:: MATERIAL ::

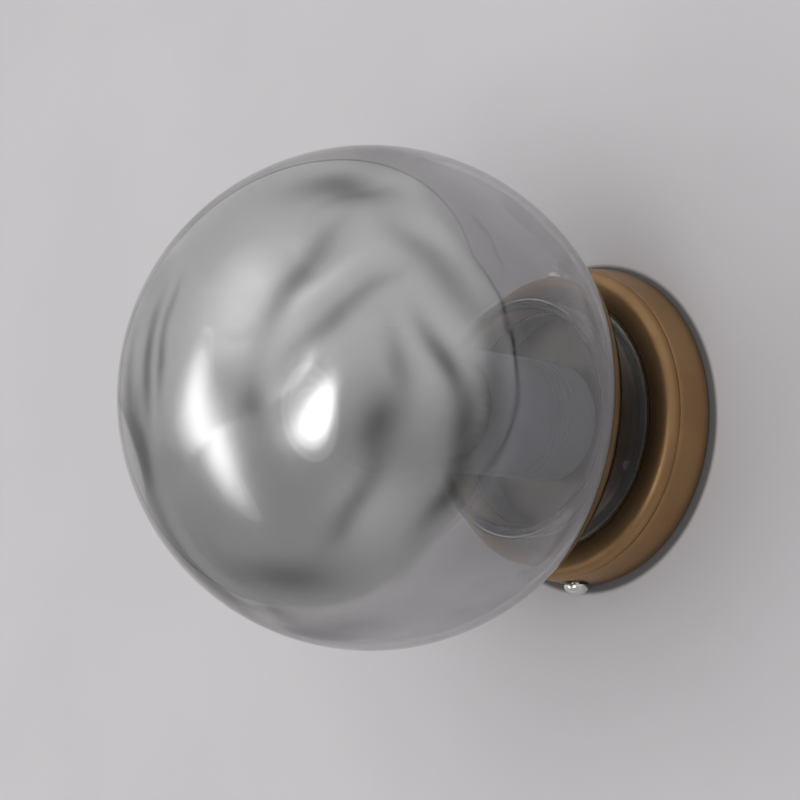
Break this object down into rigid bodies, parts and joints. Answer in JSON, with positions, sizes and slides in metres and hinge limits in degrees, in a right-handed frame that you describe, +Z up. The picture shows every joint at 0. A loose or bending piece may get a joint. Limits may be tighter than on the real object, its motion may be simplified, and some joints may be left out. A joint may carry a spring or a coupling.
{
  "type": "globe wall sconce",
  "caption": "Wall sconce: a smoked, mirror-plated glass globe on a threaded neck, screwed into a round satin brass dish that hangs on a slotted wall bracket.",
  "frame": {"origin": "middle of the wall bracket's back face, on the wall and on the globe's axis", "axes": "+Y into the wall, so the sconce stands out along -Y; +Z up; +X to the right of someone who faces the wall"},
  "size_m": [0.15, 0.1694, 0.15],
  "materials": {
    "brass_paint": "satin metallic brass lacquer on drawn steel",
    "zinc_steel": "zinc plated sheet steel",
    "screw_chrome": "nickel plated pan head screws",
    "silicone": "translucent silicone",
    "plated_glass": "smoke glass with a graded mirror plating, dense at the front and clear at the neck",
    "holder_mould": "pale grey moulded plastic",
    "ceramic": "unglazed steatite",
    "plated_brass": "nickel plated brass",
    "spring_bronze": "phosphor bronze strip",
    "block_mould": "white polyamide",
    "bare_brass": "bare brass",
    "small_screws": "zinc plated steel",
    "live_sleeve": "brown insulation",
    "neutral_sleeve": "blue insulation",
    "earth_sleeve": "green and yellow insulation",
    "cap_glass": "black insulating glass",
    "lamp_white": "white moulded housing",
    "lamp_opal": "opal diffuser"
  },
  "bodies": {
    "fixture": {"wall_bracket": "zinc_steel", "dish": "brass_paint", "dish_screws": "screw_chrome", "gallery": "brass_paint", "nipple": "zinc_steel", "nipple_washer": "zinc_steel", "nipple_nut": "zinc_steel", "holder_cap": "holder_mould", "holder_body": "holder_mould", "holder_insert": "ceramic", "holder_shell": "plated_brass", "centre_contact": "spring_bronze", "holder_terminal_screws": "small_screws", "terminal_block": "block_mould", "terminal_inserts": "bare_brass", "terminal_screws": "small_screws", "block_screw": "small_screws", "live_lead": "live_sleeve", "neutral_lead": "neutral_sleeve", "earth_lead": "earth_sleeve", "earth_tag": "bare_brass", "earth_screw": "small_screws"},
    "neck_seat": {"neck_gasket": "silicone"},
    "globe": {"globe": "plated_glass"},
    "lamp_seat": {"lamp_contact": "plated_brass"},
    "lamp": {"lamp_insulator": "cap_glass", "lamp_cap": "plated_brass", "lamp_skirt": "lamp_white", "lamp_ball": "lamp_opal"}
  },
  "joints": [
    {"name": "globe_travel", "type": "slide", "parent": "fixture", "child": "neck_seat", "axis": [0, -1, 0], "range_m": [0, 0.007]},
    {"name": "globe_turn", "type": "hinge", "parent": "neck_seat", "child": "globe", "pos_m": [0, -0.0944, 0], "axis": [0, -1, 0], "range_deg": [0, 630]},
    {"name": "lamp_travel", "type": "slide", "parent": "fixture", "child": "lamp_seat", "axis": [0, -1, 0], "range_m": [0, 0.01814]},
    {"name": "lamp_turn", "type": "hinge", "parent": "lamp_seat", "child": "lamp", "pos_m": [0, -0.086, 0], "axis": [0, -1, 0], "range_deg": [0, 1800]}
  ],
  "couplings": [
    {"joint": "globe_travel", "follows": "globe_turn", "m_per_rad": 0.00063662},
    {"joint": "lamp_travel", "follows": "lamp_turn", "m_per_rad": 0.0005775}
  ]
}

:::

- WHAT YOU HAVE TO DO: Print the listing above in its entirety, with every line exact.

- THE ANSWER:
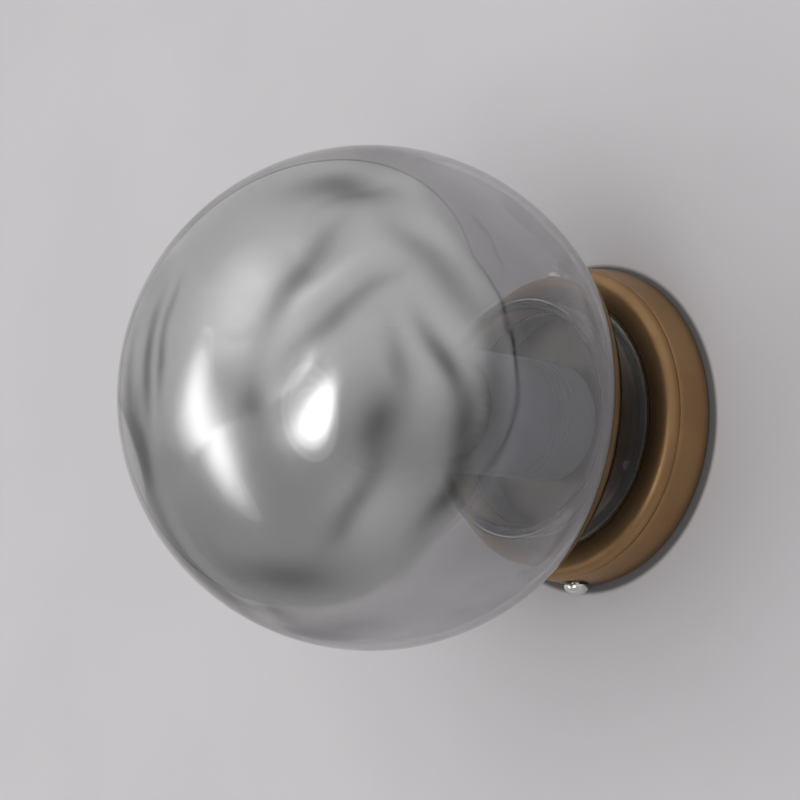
Break this object down into rigid bodies, parts and joints. Answer in JSON, with positions, sizes and slides in metres and hinge limits in degrees, in a right-handed frame that you describe, +Z up. The picture shows every joint at 0. A loose or bending piece may get a joint. Limits may be tighter than on the real object, its motion may be simplified, and some joints may be left out. A joint may carry a spring or a coupling.
{
  "type": "globe wall sconce",
  "caption": "Wall sconce: a smoked, mirror-plated glass globe on a threaded neck, screwed into a round satin brass dish that hangs on a slotted wall bracket.",
  "frame": {"origin": "middle of the wall bracket's back face, on the wall and on the globe's axis", "axes": "+Y into the wall, so the sconce stands out along -Y; +Z up; +X to the right of someone who faces the wall"},
  "size_m": [0.15, 0.1694, 0.15],
  "materials": {
    "brass_paint": "satin metallic brass lacquer on drawn steel",
    "zinc_steel": "zinc plated sheet steel",
    "screw_chrome": "nickel plated pan head screws",
    "silicone": "translucent silicone",
    "plated_glass": "smoke glass with a graded mirror plating, dense at the front and clear at the neck",
    "holder_mould": "pale grey moulded plastic",
    "ceramic": "unglazed steatite",
    "plated_brass": "nickel plated brass",
    "spring_bronze": "phosphor bronze strip",
    "block_mould": "white polyamide",
    "bare_brass": "bare brass",
    "small_screws": "zinc plated steel",
    "live_sleeve": "brown insulation",
    "neutral_sleeve": "blue insulation",
    "earth_sleeve": "green and yellow insulation",
    "cap_glass": "black insulating glass",
    "lamp_white": "white moulded housing",
    "lamp_opal": "opal diffuser"
  },
  "bodies": {
    "fixture": {"wall_bracket": "zinc_steel", "dish": "brass_paint", "dish_screws": "screw_chrome", "gallery": "brass_paint", "nipple": "zinc_steel", "nipple_washer": "zinc_steel", "nipple_nut": "zinc_steel", "holder_cap": "holder_mould", "holder_body": "holder_mould", "holder_insert": "ceramic", "holder_shell": "plated_brass", "centre_contact": "spring_bronze", "holder_terminal_screws": "small_screws", "terminal_block": "block_mould", "terminal_inserts": "bare_brass", "terminal_screws": "small_screws", "block_screw": "small_screws", "live_lead": "live_sleeve", "neutral_lead": "neutral_sleeve", "earth_lead": "earth_sleeve", "earth_tag": "bare_brass", "earth_screw": "small_screws"},
    "neck_seat": {"neck_gasket": "silicone"},
    "globe": {"globe": "plated_glass"},
    "lamp_seat": {"lamp_contact": "plated_brass"},
    "lamp": {"lamp_insulator": "cap_glass", "lamp_cap": "plated_brass", "lamp_skirt": "lamp_white", "lamp_ball": "lamp_opal"}
  },
  "joints": [
    {"name": "globe_travel", "type": "slide", "parent": "fixture", "child": "neck_seat", "axis": [0, -1, 0], "range_m": [0, 0.007]},
    {"name": "globe_turn", "type": "hinge", "parent": "neck_seat", "child": "globe", "pos_m": [0, -0.0944, 0], "axis": [0, -1, 0], "range_deg": [0, 630]},
    {"name": "lamp_travel", "type": "slide", "parent": "fixture", "child": "lamp_seat", "axis": [0, -1, 0], "range_m": [0, 0.01814]},
    {"name": "lamp_turn", "type": "hinge", "parent": "lamp_seat", "child": "lamp", "pos_m": [0, -0.086, 0], "axis": [0, -1, 0], "range_deg": [0, 1800]}
  ],
  "couplings": [
    {"joint": "globe_travel", "follows": "globe_turn", "m_per_rad": 0.00063662},
    {"joint": "lamp_travel", "follows": "lamp_turn", "m_per_rad": 0.0005775}
  ]
}